» **Short exercise**
Write out each line of the material again, word for word.

start

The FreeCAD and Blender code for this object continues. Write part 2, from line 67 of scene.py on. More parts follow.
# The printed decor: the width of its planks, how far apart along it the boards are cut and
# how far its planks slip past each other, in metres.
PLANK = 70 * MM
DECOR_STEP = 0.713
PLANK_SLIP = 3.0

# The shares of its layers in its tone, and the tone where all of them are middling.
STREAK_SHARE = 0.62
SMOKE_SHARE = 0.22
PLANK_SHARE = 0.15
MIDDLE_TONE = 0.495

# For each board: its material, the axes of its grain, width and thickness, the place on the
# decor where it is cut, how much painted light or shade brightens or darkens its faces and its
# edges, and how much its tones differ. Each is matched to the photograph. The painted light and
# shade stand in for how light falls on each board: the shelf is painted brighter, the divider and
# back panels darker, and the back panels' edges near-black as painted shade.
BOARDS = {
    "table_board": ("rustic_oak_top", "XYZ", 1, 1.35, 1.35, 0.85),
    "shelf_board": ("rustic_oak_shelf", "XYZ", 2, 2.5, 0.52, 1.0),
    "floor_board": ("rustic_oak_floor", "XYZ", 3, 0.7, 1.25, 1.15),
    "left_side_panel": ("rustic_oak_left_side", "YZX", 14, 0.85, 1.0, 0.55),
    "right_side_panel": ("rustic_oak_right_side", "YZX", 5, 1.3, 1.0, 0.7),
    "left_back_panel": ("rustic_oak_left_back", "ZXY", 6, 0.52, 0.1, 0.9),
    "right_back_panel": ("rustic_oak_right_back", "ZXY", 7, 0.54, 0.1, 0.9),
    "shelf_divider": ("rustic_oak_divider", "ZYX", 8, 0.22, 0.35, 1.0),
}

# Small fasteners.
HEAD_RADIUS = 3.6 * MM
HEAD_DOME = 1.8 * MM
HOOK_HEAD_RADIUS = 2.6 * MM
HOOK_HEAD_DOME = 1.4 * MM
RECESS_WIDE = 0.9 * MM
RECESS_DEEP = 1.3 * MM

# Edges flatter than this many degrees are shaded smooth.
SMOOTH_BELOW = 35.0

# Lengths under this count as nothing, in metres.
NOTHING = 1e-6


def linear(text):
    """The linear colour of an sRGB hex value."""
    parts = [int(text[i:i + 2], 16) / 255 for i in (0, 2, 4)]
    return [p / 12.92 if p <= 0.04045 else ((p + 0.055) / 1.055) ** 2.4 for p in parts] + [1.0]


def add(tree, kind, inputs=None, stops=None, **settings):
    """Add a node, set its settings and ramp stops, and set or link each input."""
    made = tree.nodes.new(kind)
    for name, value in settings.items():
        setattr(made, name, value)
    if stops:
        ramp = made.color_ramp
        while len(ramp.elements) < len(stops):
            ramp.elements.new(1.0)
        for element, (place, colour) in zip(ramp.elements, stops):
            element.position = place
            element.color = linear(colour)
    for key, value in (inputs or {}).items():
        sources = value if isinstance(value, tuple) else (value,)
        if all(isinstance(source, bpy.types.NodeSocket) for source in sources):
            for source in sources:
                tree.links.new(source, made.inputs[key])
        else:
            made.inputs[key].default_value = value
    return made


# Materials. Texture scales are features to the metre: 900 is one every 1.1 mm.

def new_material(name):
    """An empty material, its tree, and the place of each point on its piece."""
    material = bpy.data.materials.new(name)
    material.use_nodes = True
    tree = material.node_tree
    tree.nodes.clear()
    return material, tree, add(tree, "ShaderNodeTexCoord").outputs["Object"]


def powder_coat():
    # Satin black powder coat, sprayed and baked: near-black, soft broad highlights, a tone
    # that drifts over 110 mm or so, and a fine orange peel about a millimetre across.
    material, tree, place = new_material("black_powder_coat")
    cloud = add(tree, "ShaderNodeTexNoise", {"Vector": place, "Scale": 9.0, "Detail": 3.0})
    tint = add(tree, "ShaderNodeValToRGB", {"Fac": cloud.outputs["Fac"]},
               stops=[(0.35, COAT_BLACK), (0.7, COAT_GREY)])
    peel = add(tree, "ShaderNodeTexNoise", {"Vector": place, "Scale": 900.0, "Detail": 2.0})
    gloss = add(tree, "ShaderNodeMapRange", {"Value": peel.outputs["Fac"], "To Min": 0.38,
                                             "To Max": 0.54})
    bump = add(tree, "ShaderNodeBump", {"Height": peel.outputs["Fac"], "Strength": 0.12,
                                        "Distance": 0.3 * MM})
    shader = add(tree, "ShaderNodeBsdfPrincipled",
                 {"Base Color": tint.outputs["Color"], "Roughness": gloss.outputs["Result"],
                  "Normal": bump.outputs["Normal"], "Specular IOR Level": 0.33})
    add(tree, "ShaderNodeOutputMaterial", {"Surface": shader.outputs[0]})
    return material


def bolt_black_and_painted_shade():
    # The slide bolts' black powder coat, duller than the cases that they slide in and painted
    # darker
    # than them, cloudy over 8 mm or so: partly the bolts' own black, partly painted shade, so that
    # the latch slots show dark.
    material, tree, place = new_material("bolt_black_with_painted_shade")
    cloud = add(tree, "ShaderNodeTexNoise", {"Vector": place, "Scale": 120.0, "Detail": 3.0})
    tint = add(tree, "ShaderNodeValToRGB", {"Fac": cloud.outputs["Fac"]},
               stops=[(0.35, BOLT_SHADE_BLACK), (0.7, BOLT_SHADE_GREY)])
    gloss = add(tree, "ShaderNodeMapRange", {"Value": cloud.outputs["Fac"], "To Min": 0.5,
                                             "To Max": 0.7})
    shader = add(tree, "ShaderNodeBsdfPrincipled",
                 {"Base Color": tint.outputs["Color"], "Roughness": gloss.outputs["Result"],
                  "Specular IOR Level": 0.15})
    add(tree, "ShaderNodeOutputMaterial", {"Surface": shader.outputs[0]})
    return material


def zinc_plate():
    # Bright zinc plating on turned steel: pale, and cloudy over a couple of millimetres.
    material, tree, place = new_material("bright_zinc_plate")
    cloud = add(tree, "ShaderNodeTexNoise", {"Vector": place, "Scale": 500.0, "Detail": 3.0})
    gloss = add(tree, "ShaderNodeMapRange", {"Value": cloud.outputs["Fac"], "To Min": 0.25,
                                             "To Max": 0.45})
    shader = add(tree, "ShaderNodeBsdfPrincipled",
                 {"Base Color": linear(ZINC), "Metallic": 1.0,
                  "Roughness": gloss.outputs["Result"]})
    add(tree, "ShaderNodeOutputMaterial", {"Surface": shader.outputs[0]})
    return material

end

» **Written response**
The FreeCAD and Blender code for this object continues. Write part 2, from line 67 of scene.py on. More parts follow.
# The printed decor: the width of its planks, how far apart along it the boards are cut and
# how far its planks slip past each other, in metres.
PLANK = 70 * MM
DECOR_STEP = 0.713
PLANK_SLIP = 3.0

# The shares of its layers in its tone, and the tone where all of them are middling.
STREAK_SHARE = 0.62
SMOKE_SHARE = 0.22
PLANK_SHARE = 0.15
MIDDLE_TONE = 0.495

# For each board: its material, the axes of its grain, width and thickness, the place on the
# decor where it is cut, how much painted light or shade brightens or darkens its faces and its
# edges, and how much its tones differ. Each is matched to the photograph. The painted light and
# shade stand in for how light falls on each board: the shelf is painted brighter, the divider and
# back panels darker, and the back panels' edges near-black as painted shade.
BOARDS = {
    "table_board": ("rustic_oak_top", "XYZ", 1, 1.35, 1.35, 0.85),
    "shelf_board": ("rustic_oak_shelf", "XYZ", 2, 2.5, 0.52, 1.0),
    "floor_board": ("rustic_oak_floor", "XYZ", 3, 0.7, 1.25, 1.15),
    "left_side_panel": ("rustic_oak_left_side", "YZX", 14, 0.85, 1.0, 0.55),
    "right_side_panel": ("rustic_oak_right_side", "YZX", 5, 1.3, 1.0, 0.7),
    "left_back_panel": ("rustic_oak_left_back", "ZXY", 6, 0.52, 0.1, 0.9),
    "right_back_panel": ("rustic_oak_right_back", "ZXY", 7, 0.54, 0.1, 0.9),
    "shelf_divider": ("rustic_oak_divider", "ZYX", 8, 0.22, 0.35, 1.0),
}

# Small fasteners.
HEAD_RADIUS = 3.6 * MM
HEAD_DOME = 1.8 * MM
HOOK_HEAD_RADIUS = 2.6 * MM
HOOK_HEAD_DOME = 1.4 * MM
RECESS_WIDE = 0.9 * MM
RECESS_DEEP = 1.3 * MM

# Edges flatter than this many degrees are shaded smooth.
SMOOTH_BELOW = 35.0

# Lengths under this count as nothing, in metres.
NOTHING = 1e-6


def linear(text):
    """The linear colour of an sRGB hex value."""
    parts = [int(text[i:i + 2], 16) / 255 for i in (0, 2, 4)]
    return [p / 12.92 if p <= 0.04045 else ((p + 0.055) / 1.055) ** 2.4 for p in parts] + [1.0]


def add(tree, kind, inputs=None, stops=None, **settings):
    """Add a node, set its settings and ramp stops, and set or link each input."""
    made = tree.nodes.new(kind)
    for name, value in settings.items():
        setattr(made, name, value)
    if stops:
        ramp = made.color_ramp
        while len(ramp.elements) < len(stops):
            ramp.elements.new(1.0)
        for element, (place, colour) in zip(ramp.elements, stops):
            element.position = place
            element.color = linear(colour)
    for key, value in (inputs or {}).items():
        sources = value if isinstance(value, tuple) else (value,)
        if all(isinstance(source, bpy.types.NodeSocket) for source in sources):
            for source in sources:
                tree.links.new(source, made.inputs[key])
        else:
            made.inputs[key].default_value = value
    return made


# Materials. Texture scales are features to the metre: 900 is one every 1.1 mm.

def new_material(name):
    """An empty material, its tree, and the place of each point on its piece."""
    material = bpy.data.materials.new(name)
    material.use_nodes = True
    tree = material.node_tree
    tree.nodes.clear()
    return material, tree, add(tree, "ShaderNodeTexCoord").outputs["Object"]


def powder_coat():
    # Satin black powder coat, sprayed and baked: near-black, soft broad highlights, a tone
    # that drifts over 110 mm or so, and a fine orange peel about a millimetre across.
    material, tree, place = new_material("black_powder_coat")
    cloud = add(tree, "ShaderNodeTexNoise", {"Vector": place, "Scale": 9.0, "Detail": 3.0})
    tint = add(tree, "ShaderNodeValToRGB", {"Fac": cloud.outputs["Fac"]},
               stops=[(0.35, COAT_BLACK), (0.7, COAT_GREY)])
    peel = add(tree, "ShaderNodeTexNoise", {"Vector": place, "Scale": 900.0, "Detail": 2.0})
    gloss = add(tree, "ShaderNodeMapRange", {"Value": peel.outputs["Fac"], "To Min": 0.38,
                                             "To Max": 0.54})
    bump = add(tree, "ShaderNodeBump", {"Height": peel.outputs["Fac"], "Strength": 0.12,
                                        "Distance": 0.3 * MM})
    shader = add(tree, "ShaderNodeBsdfPrincipled",
                 {"Base Color": tint.outputs["Color"], "Roughness": gloss.outputs["Result"],
                  "Normal": bump.outputs["Normal"], "Specular IOR Level": 0.33})
    add(tree, "ShaderNodeOutputMaterial", {"Surface": shader.outputs[0]})
    return material


def bolt_black_and_painted_shade():
    # The slide bolts' black powder coat, duller than the cases that they slide in and painted
    # darker
    # than them, cloudy over 8 mm or so: partly the bolts' own black, partly painted shade, so that
    # the latch slots show dark.
    material, tree, place = new_material("bolt_black_with_painted_shade")
    cloud = add(tree, "ShaderNodeTexNoise", {"Vector": place, "Scale": 120.0, "Detail": 3.0})
    tint = add(tree, "ShaderNodeValToRGB", {"Fac": cloud.outputs["Fac"]},
               stops=[(0.35, BOLT_SHADE_BLACK), (0.7, BOLT_SHADE_GREY)])
    gloss = add(tree, "ShaderNodeMapRange", {"Value": cloud.outputs["Fac"], "To Min": 0.5,
                                             "To Max": 0.7})
    shader = add(tree, "ShaderNodeBsdfPrincipled",
                 {"Base Color": tint.outputs["Color"], "Roughness": gloss.outputs["Result"],
                  "Specular IOR Level": 0.15})
    add(tree, "ShaderNodeOutputMaterial", {"Surface": shader.outputs[0]})
    return material


def zinc_plate():
    # Bright zinc plating on turned steel: pale, and cloudy over a couple of millimetres.
    material, tree, place = new_material("bright_zinc_plate")
    cloud = add(tree, "ShaderNodeTexNoise", {"Vector": place, "Scale": 500.0, "Detail": 3.0})
    gloss = add(tree, "ShaderNodeMapRange", {"Value": cloud.outputs["Fac"], "To Min": 0.25,
                                             "To Max": 0.45})
    shader = add(tree, "ShaderNodeBsdfPrincipled",
                 {"Base Color": linear(ZINC), "Metallic": 1.0,
                  "Roughness": gloss.outputs["Result"]})
    add(tree, "ShaderNodeOutputMaterial", {"Surface": shader.outputs[0]})
    return material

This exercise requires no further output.